В Красновидове я познакомился с Изотом, умным и очень красивым мужчиной, которого любили все женщины села. Ромусь учил его читать, теперь эта обязанность перешла ко мне. Михаил Антоныч был убеждён, что мужика надо не жалеть, как это делают народовольцы, а учить правильно жить. Эта идея примирила меня с самим собою, а долгие беседы с Ромусем «выпрямили» меня.
В Красновидово я познакомился с двумя интересными личностями — Матвеем Бариновым и Кукушкиным. Баринов был неисправимым выдумщиком. В его фантастических историях добро всегда побеждало, а зло исправлялось. Большим фантазёром был и Кукушкин — искусный и универсальный работник. В селе его считали пустобрёхом, пустым человеком и не любили из-за кошек, которых Кукушкин разводил у себя в бане с целью вывести охотничью и охранную породу — кошки душили чужих цыплят и кур. Наш хозяин Панков, сын местного богатея, отделился от отца и женился «по любви». Ко мне он относился неприязненно, да и мне Панков был неприятен.
Поначалу деревня мне не нравилась, а мужиков я не понимал. Раньше мне казалась, что жизнь на земле чище городской, но оказалось, что крестьянский труд очень тяжёл, да и возможностей для развития у городского рабочего гораздо больше. Не нравилось мне и циничное отношение деревенских парней к девушкам. Несколько раз парни пытались меня побить, но безуспешно, и я упорно продолжал гулять по ночам. Жилось мне, однако, хорошо, и постепенно я начал привыкать к деревенской жизни.
Однажды утром, когда кухарка растопила печь, на кухне раздался сильный взрыв. Оказалось, что недоброжелатели Ромуся начинили полено порохом и подложили в нашу поленницу. Ромусь воспринял это происшествие со своей обычной невозмутимостью. Меня изумляло, что Хохол никогда не сердился. Когда его раздражала чья-то глупость или подлость, он прищуривал серые глаза и спокойно говорил что-то простое и безжалостное.
Иногда к нам приезжала Мария Деренкова. Ей нравились ухаживания Ромуся, а я старался пореже с ней встречаться. В июле пропал Изот. О его гибели стало известно, когда Хохол отъезжал по делам в Казань. Выяснилось, что Изота убили, ударив по голове, а его лодку затопили. Тело нашли мальчишки под разбитой баржей.

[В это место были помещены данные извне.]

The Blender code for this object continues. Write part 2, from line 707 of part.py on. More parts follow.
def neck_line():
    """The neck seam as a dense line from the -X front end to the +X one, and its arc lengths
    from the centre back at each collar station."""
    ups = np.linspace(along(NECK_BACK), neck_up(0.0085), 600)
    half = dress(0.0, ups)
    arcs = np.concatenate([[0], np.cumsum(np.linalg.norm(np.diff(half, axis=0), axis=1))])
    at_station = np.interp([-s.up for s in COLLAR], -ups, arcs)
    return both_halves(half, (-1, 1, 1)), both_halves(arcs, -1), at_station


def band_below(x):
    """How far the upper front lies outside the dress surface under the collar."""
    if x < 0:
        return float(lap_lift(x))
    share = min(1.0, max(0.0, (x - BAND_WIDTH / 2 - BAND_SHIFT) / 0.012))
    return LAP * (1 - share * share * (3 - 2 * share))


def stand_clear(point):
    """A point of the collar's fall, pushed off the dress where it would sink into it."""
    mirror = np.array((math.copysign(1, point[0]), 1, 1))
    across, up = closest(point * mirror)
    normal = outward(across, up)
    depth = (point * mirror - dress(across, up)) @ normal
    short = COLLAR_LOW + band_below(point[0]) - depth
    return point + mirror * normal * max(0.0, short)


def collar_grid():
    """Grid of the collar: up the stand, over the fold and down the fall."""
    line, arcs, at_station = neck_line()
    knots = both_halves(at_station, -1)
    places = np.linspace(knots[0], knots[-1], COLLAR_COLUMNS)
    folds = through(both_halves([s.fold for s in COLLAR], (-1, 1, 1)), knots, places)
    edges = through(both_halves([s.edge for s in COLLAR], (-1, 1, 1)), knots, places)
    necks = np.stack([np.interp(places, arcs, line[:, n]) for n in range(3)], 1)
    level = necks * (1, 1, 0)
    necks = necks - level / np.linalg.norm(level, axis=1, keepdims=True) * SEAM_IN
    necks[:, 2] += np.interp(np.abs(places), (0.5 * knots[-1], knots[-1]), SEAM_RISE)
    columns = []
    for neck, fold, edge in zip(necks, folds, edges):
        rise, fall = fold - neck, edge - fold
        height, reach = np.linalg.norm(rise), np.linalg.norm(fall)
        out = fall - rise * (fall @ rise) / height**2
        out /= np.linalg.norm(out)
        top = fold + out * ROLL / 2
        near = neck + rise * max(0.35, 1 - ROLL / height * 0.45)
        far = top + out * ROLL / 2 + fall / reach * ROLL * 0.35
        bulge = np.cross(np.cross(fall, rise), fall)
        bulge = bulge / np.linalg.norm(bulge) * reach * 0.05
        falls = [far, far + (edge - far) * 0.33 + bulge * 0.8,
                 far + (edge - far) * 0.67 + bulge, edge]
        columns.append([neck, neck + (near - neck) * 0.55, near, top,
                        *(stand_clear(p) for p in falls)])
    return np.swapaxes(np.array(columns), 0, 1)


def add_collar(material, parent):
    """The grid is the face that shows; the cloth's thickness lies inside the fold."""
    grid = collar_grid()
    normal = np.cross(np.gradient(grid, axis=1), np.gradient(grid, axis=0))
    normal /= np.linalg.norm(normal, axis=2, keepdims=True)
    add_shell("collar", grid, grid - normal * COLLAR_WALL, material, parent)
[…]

Вернувшись, Ромусь сообщил мне, что женится на Деренковой. Я решил уйти из Красновидово, но не успел: в тот же вечер нас подожгли. Сгорела изба и склад с товаром. Я, Ромусь и сбежавшиеся мужики пытались потушить пожар, но не смогли. Лето было тёплым, сухим, и огонь пошёл по селу. Сгорело несколько хат в нашем ряду. После на нас накинулись мужики, думая, что Ромусь специально поджёг свой застрахованный товар. Убедившись, что мы пострадали больше всех, а страховки не было, мужики отстали. Изба Панкова всё же была застрахована, поэтому Ромусю пришлось уехать. Перед отъездом в Вятку он продал все спасённые от огня вещи Панкову и предложил мне через некоторое время переехать к нему. Панков, в свою очередь, предложил мне работать в его лавке.
Я был обижен, ожесточён. Мне казалось странным, что мужики, добрые и мудрые по отдельности, звереют, когда собираются «серой тучей». Ромусь просил меня не торопиться осуждать и обещал скорую встречу. Встретились мы только через пятнадцать лет, «после того, как Ромась отбыл по делу „народоправцев“ ещё одну десятигодовую ссылку в Якутской области».
Расставшись с Ромусем, я затосковал. Меня приютил Матей Баринов. Вместе мы искали работу в окрестных сёлах. Баринов тоже заскучал. Ему, великому путешественнику, не сиделось на месте. Он уговорил меня ехать на Каспийское море. Мы устроились работать на баржу, идущую вниз по Волге. Доехали мы только до Симбирска — Баринов сочинил и рассказал матросам историю, «в конце которой Хохол и я, как древние викинги, рубились топорами с толпой мужиков», и нас вежливо высадили на берег. Зайцами мы доехали до Самары, там снова нанялись на баржу и через неделю доплыли до Каспия, где примкнули к артели рыбаков «на калмыцком грязном промысле Кабанкул-бай».